Barack Obama has acknowledged his endorsement by the former secretary of state, Colin Powell.
Powell endorsement lifts Obama
Barack Obama basked in the coveted endorsement of the former secretary of state Colin Powell and amassed a record cash haul in a blow to Republican rival John McCain. Addressing a carnival-like rally of more than 10,000 supporters in the Fayetteville area of North Carolina, Mr Obama, 47, said he was "beyond honoured and deeply humbled to have the support of General Colin Powell". "This morning, a great soldier, a great statesman, a great American has endorsed our campaign to change America," said Mr Obama."And he knows, as we do, that this is a moment where we all need to come together as one nation - young and old, rich and poor, black, white, Hispanic, native American, Republican and Democrat."
Mr Powell, on the NBC program Meet the Press, said Mr Obama had "met the standard" to be commander-in-chief "because of his ability to inspire" all ages, ethnic groups and political persuasions. Mr Powell, a Republican who made history twice as the first black secretary of state and first African-American chief of the US military, hailed Mr Obama as a potential "transformational president" and criticised Mr McCain's campaign.
Mr McCain remained a friend, Mr Powell said, before launching a hard-hitting critique of the Republican's rightward lurch, his haphazard response to the US economic crisis and his choice of Sarah Palin as vice presidential nominee. Mr Powell said that Mr Obama, in contrast, had emerged looking presidential with a "steadiness, an intellectual curiosity, a depth of knowledge" in his approach to the financial tumult.
He added that victory by the mixed-race Mr Obama in two weeks would make all Americans "proud," not just African-Americans, and would "electrify the world". Mr Powell, who was George W Bush's first chief diplomat, carries the burden of his role in promoting the Iraq invasion. But his endorsement was still a stinging rebuff to Mr McCain, 72, and could help sway swing voters and military veterans.

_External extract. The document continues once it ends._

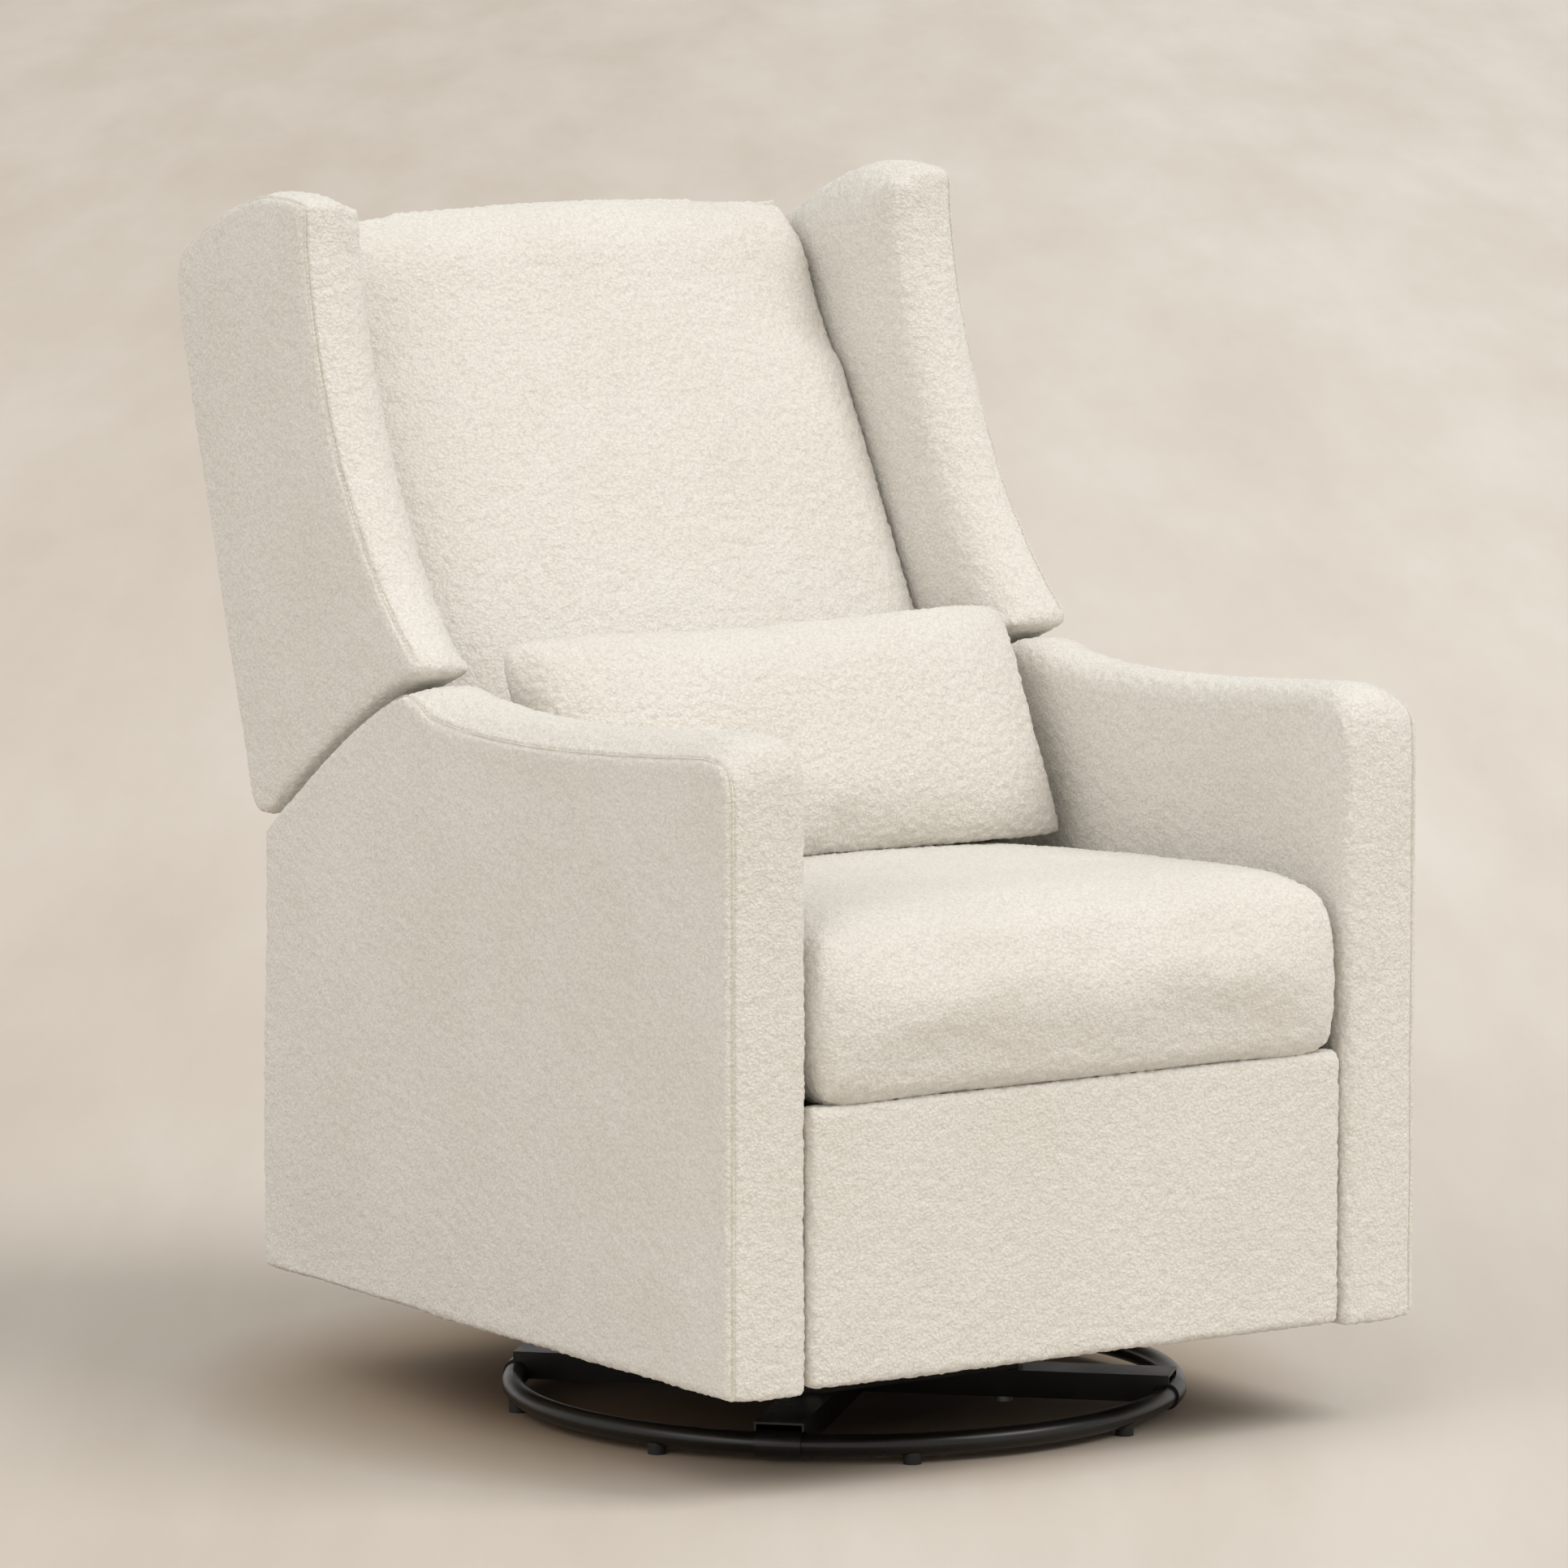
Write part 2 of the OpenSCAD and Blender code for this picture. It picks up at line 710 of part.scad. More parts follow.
// Lumbar pillow: lens-shaped in both directions, leaning on the back
pillow_at = [95, 580];
pillow_lean = 26;
module lumbar_pillow() {
    thick = 55;
    color(fabric) translate([0, pillow_at[0], pillow_at[1]]) rotate([-pillow_lean, 0, 0]) intersection() {
        yz(-pillow_w / 2, pillow_w / 2) polygon(concat(
            quad([-12, -pillow_h / 2], [-2 * thick, 0], [-12, pillow_h / 2], 10),
            quad([12, pillow_h / 2], [2 * thick, 0], [12, -pillow_h / 2], 10)));
        translate([0, 0, -pillow_h]) linear_extrude(2 * pillow_h) polygon(concat(
            quad([-pillow_w / 2, -10], [0, -2.2 * thick], [pillow_w / 2, -10], 10),
            quad([pillow_w / 2, 10], [0, 2.2 * thick], [-pillow_w / 2, 10], 10)));
    }
}

base_ring();
ring_sleeves();
cross_arms();
foot_pads();
arm_bolts();
swivel_lower_plate();
bearing_lower_race();
bearing_balls();
swivel_spindle();
spindle_nut();
bearing_upper_race();
swivel_upper_plate();
lower_rails();
glide_stand_left();
glide_stand_right();
stand_bolts();
glide_upper_pins();
front_glide_links();
rear_glide_links();
glide_lower_pins();
glide_rail_left();
glide_rail_right();
chassis_tubes();
arm_frame_left();
arm_frame_right();
arm_left();
arm_right();
rear_panel();
recliner_plate_left();
recliner_plate_right();
recliner_pins();
actuator_motor();
actuator_tube();
control_bezel();
usb_port();
power_inlet();
seat_side_rails();
seat_cross_rails();
seat_springs();
seat_cushion();
actuator_rod();
back_frame();
back_brackets();
back_springs();
wing_boards();
back_cushion();
wing_left();
wing_right();
outside_back();
footrest_drive_links();
footrest_tube();
elbow_pins();
footrest_mid_links();
footrest_brackets();
footrest_pins();
footrest_board();
footrest_pad();
lumbar_pillow();
recline_button();
return_button();
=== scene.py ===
import bmesh
import bpy
import math
import numpy as np
from mathutils import Matrix, Vector, kdtree


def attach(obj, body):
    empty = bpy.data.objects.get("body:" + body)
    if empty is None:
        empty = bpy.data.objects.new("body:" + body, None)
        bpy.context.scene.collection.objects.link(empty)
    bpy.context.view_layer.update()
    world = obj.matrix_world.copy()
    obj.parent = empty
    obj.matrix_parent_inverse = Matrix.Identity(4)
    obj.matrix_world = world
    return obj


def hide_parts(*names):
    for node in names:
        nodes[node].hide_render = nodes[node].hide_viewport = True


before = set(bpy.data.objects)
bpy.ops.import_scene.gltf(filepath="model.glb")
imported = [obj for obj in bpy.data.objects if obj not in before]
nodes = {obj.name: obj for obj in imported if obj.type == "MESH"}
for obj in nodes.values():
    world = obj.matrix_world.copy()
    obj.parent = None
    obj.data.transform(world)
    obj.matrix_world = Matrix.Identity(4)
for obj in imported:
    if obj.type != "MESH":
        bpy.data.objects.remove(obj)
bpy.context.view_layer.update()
scene = bpy.context.scene
mm = 0.001


# Camera: a long lens from the sitter's right, a little above the seat.

def look_at(name, where, azimuth, elevation, distance, lens):
    a, e = math.radians(azimuth), math.radians(elevation)
    back = Vector((math.sin(a) * math.cos(e), -math.cos(a) * math.cos(e), math.sin(e)))
    camera = bpy.data.objects.new(name, bpy.data.cameras.new(name))
    camera.data.lens = lens
    camera.data.sensor_width = 36
    camera.data.clip_end = 200
    camera.location = Vector(where) + back * distance
    camera.rotation_euler = (-back).to_track_quat("-Z", "Y").to_euler()
    scene.collection.objects.link(camera)
    return camera


scene.view_settings.view_transform = "Standard"
scene.camera = look_at("studio_camera", (-0.005, 0.087, 0.538), -33.81, 7.75, 9.3, 242.2)


# Ring base, swivel and glide hardware: tube and pressed plate, powder coated black;
# turned pins, bolts and bearing parts zinc plated; rubber pads under the ring.

def material(name, colour, roughness, metallic=0.0):
    made = bpy.data.materials.new(name)
    made.use_nodes = True
    tree = made.node_tree
    shader = tree.nodes["Principled BSDF"]
    shader.inputs["Base Color"].default_value = (*colour, 1)
    shader.inputs["Roughness"].default_value = roughness
    shader.inputs["Metallic"].default_value = metallic
    return made, tree, shader


def add(tree, kind, **values):
    node = tree.nodes.new(kind)
    for key, value in values.items():
        if key in node.inputs:
            node.inputs[key].default_value = value
        else:
            setattr(node, key, value)
    return node


def noise(tree, scale, detail=2.0, stretch=(1, 1, 1), turned=0.0):
    place = add(tree, "ShaderNodeTexCoord")
    turn = add(tree, "ShaderNodeMapping")
    turn.inputs["Scale"].default_value = stretch
    turn.vector_type = "TEXTURE" if turned else "POINT"
    turn.inputs["Rotation"].default_value = (0, 0, turned)
    tree.links.new(place.outputs["Object"], turn.inputs["Vector"])
    cloud = add(tree, "ShaderNodeTexNoise", Scale=scale, Detail=detail)
    tree.links.new(turn.outputs["Vector"], cloud.inputs["Vector"])
    return cloud


def ramp(tree, source, stops):
    made = add(tree, "ShaderNodeValToRGB")
    bar = made.color_ramp
    for at, colour in stops[2:]:
        bar.elements.new(at)
    for element, (at, colour) in zip(bar.elements, sorted(stops)):
        element.position = at
        element.color = (*colour, 1) if len(colour) == 3 else colour
    tree.links.new(source, made.inputs["Fac"])
    return made.outputs["Color"]


def grey(v):
    return (v, v, v)


def times(tree, tint, other):
    """One colour multiplied by another."""
    both = add(tree, "ShaderNodeMix", data_type="RGBA", blend_type="MULTIPLY")
    both.inputs["Factor"].default_value = 1.0
    tree.links.new(tint, both.inputs["A"])
    tree.links.new(other, both.inputs["B"])
    return both.outputs["Result"]


def raised(tree, shader, height, strength, distance):
    bump = add(tree, "ShaderNodeBump", Strength=strength, Distance=distance)
    tree.links.new(height, bump.inputs["Height"])
    tree.links.new(bump.outputs["Normal"], shader.inputs["Normal"])


def powder_coat():
    made, tree, shader = material("powder_coat_black", (0.006, 0.0056, 0.005), 0.32)
    peel = noise(tree, 900, 3)
    wear = noise(tree, 14, 4)
    tint = ramp(tree, wear.outputs["Fac"], [(0.35, (0.004, 0.0037, 0.0032)), (0.75, (0.010, 0.0092, 0.008))])
    gloss = ramp(tree, wear.outputs["Fac"], [(0.3, grey(0.24)), (0.7, grey(0.38))])
    tree.links.new(tint, shader.inputs["Base Color"])
    tree.links.new(gloss, shader.inputs["Roughness"])
    raised(tree, shader, peel.outputs["Fac"], 0.12, 0.0003)
    return made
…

His backing came as the Obama campaign announced a fund-raising take of more than $150 million last month, demolishing its previous record of $66m set in August. The gigantic treasure trove is enabling Mr Obama, who enjoyed a 10-point lead in yesterday's Gallup tracking poll, to hit Mr McCain even harder with a nationwide advertising blitz in the days leading up to the November 4 election.